Na sua despedida do Parlamento Europeu, os deputados britânicos desabafaram abruptamente os ressentimentos acumulados. Nigel Farage repreendeu a presidente da sessão, Mairead McGuinness: “Vi a Constituição ser rejeitada pelos franceses em referendo. Eu a vi ser rejeitada pelos holandeses em outro referendo. Vi os senhores ignorá-los e trazer a Holanda de volta com o Tratado de Lisboa.[iv] […] Os britânicos são grandes demais para se intimidar, […] não precisamos de uma Comissão Europeia nem de um Tribunal Europeu. […] A União Europeia é um projeto ruim, antidemocrático e inaceitável. Eu sei que os senhores querem banir nossas bandeiras nacionais, mas vamos dizer adeus”. Nesse momento, os deputados favoráveis ao Brexit presentes no Parlamento fizeram tremular a bandeira britânica, exclamando Goodbye! A presidente da sessão, em estilo “soviete supremo”, cortou-lhes o som e bradou: “Guardem suas bandeiras e levem-nas embora!”. Os britânicos partiram alegres, enquanto alguns europeístas choravam.[v]

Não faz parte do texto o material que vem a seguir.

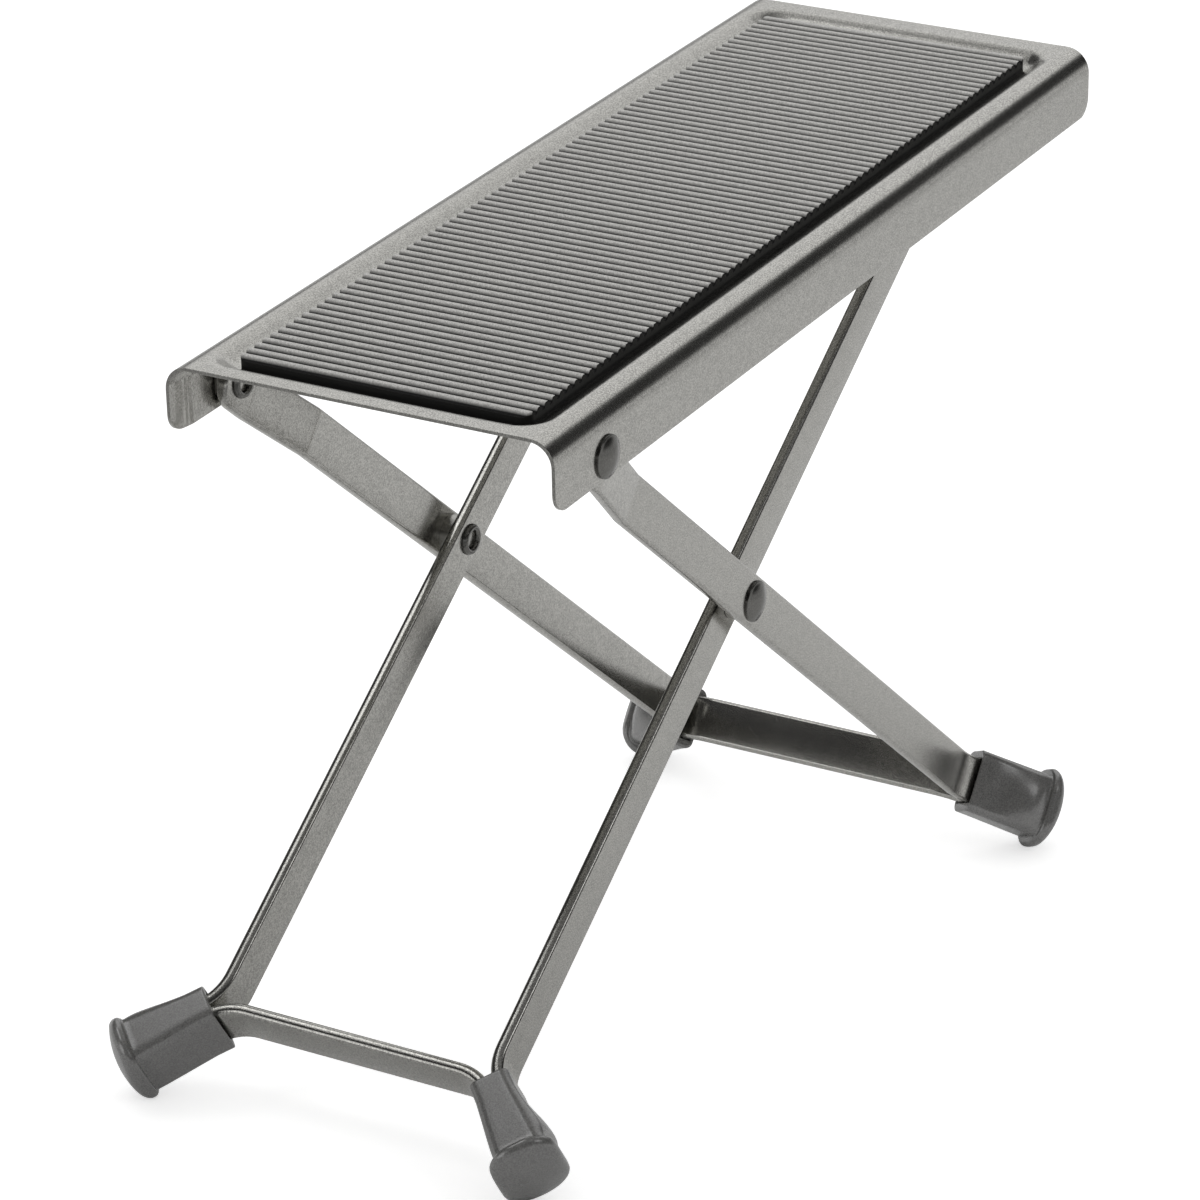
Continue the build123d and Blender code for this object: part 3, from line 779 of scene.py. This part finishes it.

Extenuantes negociações devem logo ter início, para separar os bens nacionais dos comunitários. Nessas disputas deve patentear-se a decadência da UE, similar à que Dr. Plinio assinalava sobre a decadência da Revolução iniciada com Lutero em 1517: “Ela perdeu a parti­da, dando um passo muito maior que suas pernas”. O açodamento acarretará imprudências revolucionárias, como as que desfecharam no Brexit. Por isso a humanidade irá se aproximando da situação final do filho pródigo: “Quando chegou às bolo­tas dos porcos, aí ele se lembrou da casa do pai”.[vi]

Na presente crise, os britânicos do Brexit e seus símiles tornar-se-ão cada vez mais saudosos da Cristandade que brilhou na Idade Média, deixando um legado de tradições, monumentos e instituições que ninguém pode extinguir. É oportuno lembrar que uma dezena de franceses divulgou recentemente o movimento Frexit.[vii]


[i]) Extraído de Plinio Corrêa de Oliveira, Minha vida pública, Artpress, 2015, 827 págs., p. 394.

[ii]) Apontamentos de 27-12-1989.

[iii]) TSF Rádio Notícias, 29-1-2020.

[iv]) Cfr. Catolicismo, julho/2008: “Irlanda: NÃO ao Tratado de Lisboa”.

[v]) BBC News, 30-1-2020.

[vi]) Apontamentos de 27-12-1989.

[vii]) Folha de S. Paulo, 31-01-2020.